EU 'Ready to Welcome' Belarus President to Eastern Partnership Meeting


14 October, 2017

The European Union is reportedly ready to welcome President Alexander Lukashenko of Belarus to its Eastern Partnership (EaP) meeting next month.

It is the first time EU officials have permitted Lukashenka to attend the meeting. The EaP summit will open in Brussels on November 24.

EU sources say Belarus was invited to take part in the summit "without restrictions" -- just like the five other EaP members: Armenia, Azerbaijan, Georgia, Moldova and Ukraine.

FILE - Ukrainian President Petro Poroshenko, background right, and Belarusian President Alexander Lukashenko, background left, listen to a national anthem during a welcome ceremony in Kiev, Ukraine, Friday, July 21, 2017. (AP Photo/Mykhailo Markiv, Presidential Press Service Pool Photo via AP)
FILE - Ukrainian President Petro Poroshenko, background right, and Belarusian President Alexander Lukashenko, background left, listen to a national anthem during a welcome ceremony in Kiev, Ukraine, Friday, July 21, 2017. (AP Photo/Mykhailo Markiv, Presidential Press Service Pool Photo via AP)

The sources spoke with Radio Free Europe/Radio Liberty (RFE/RL).
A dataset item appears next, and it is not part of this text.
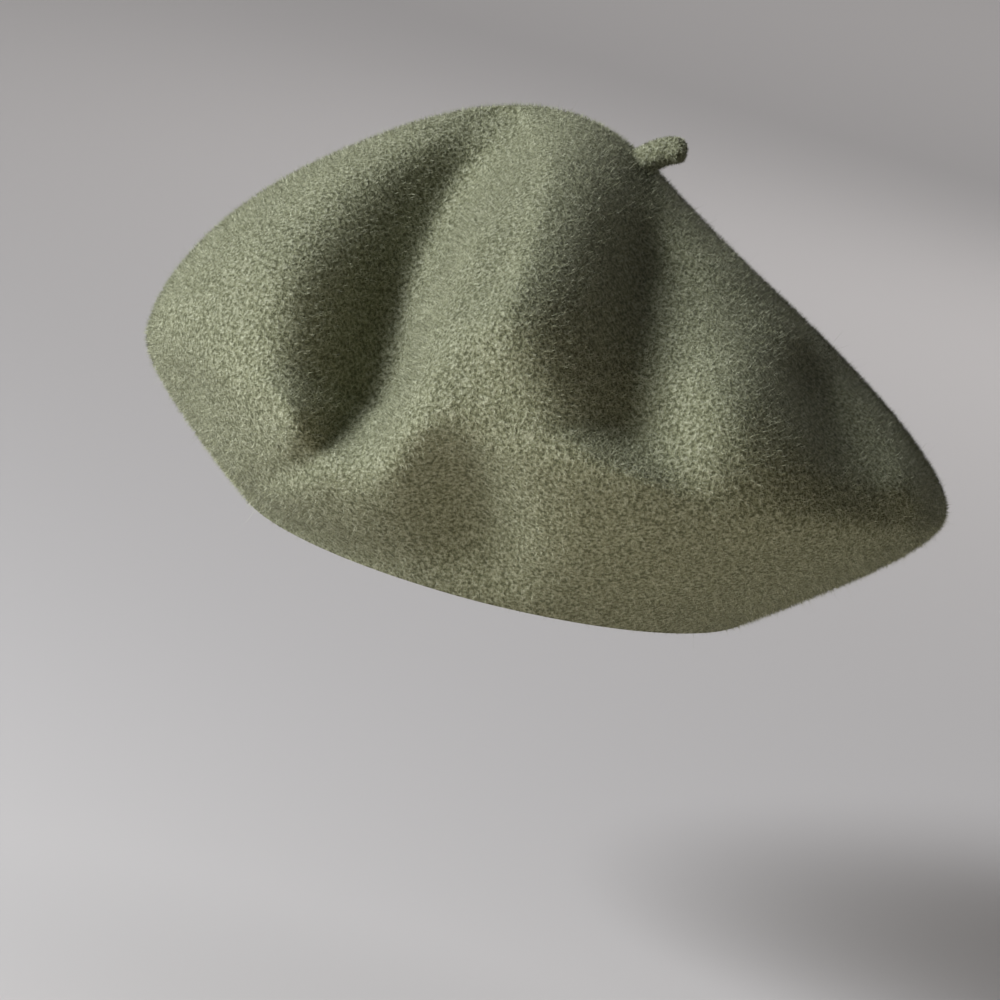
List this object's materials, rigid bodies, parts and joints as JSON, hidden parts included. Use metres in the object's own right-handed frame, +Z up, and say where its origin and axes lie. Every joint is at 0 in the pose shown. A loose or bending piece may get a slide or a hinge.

Both RFE/RL and Voice of America are part of the United States-financed Broadcasting Board of Governors.

There were four earlier EaP summits. Before each of them, the EU said the president of Belarus was not welcome to attend. Alexander Lukashenko has ruled Belarus for 21 years. He has been called the "last dictator of Europe."

Lukashenko has been president since 1994. He won a fifth term in a 2015 election that Western observers say was neither free nor fair.

The Belarus government was represented by its foreign minister at the last Eastern Partnership summit, which was held in Riga in 2015.

The EU launched the partnership in 2009 to support economic integration and European values in six Eastern European and South Caucasus countries.

The EU announced restrictive measures against Belarus in 2004 after two opposition politicians disappeared. In 2010, the European Council took steps to punish Belarus after unrest following their earlier presidential election.

But in February 2016, the EU lifted most of the restrictions against the country. The organization said it had cancelled the sanctions "in response to the release of all Belarusian political prisoners on [August 22, 2016] and in the context of improving EU-Belarus relations."

I'm Dorothy Gundy.

Rikard Jozwiak reported this story from Brussels for RFE/RL. Christopher Jones-Cruise adapted his report for VOA Learning English. George Grow was the editor.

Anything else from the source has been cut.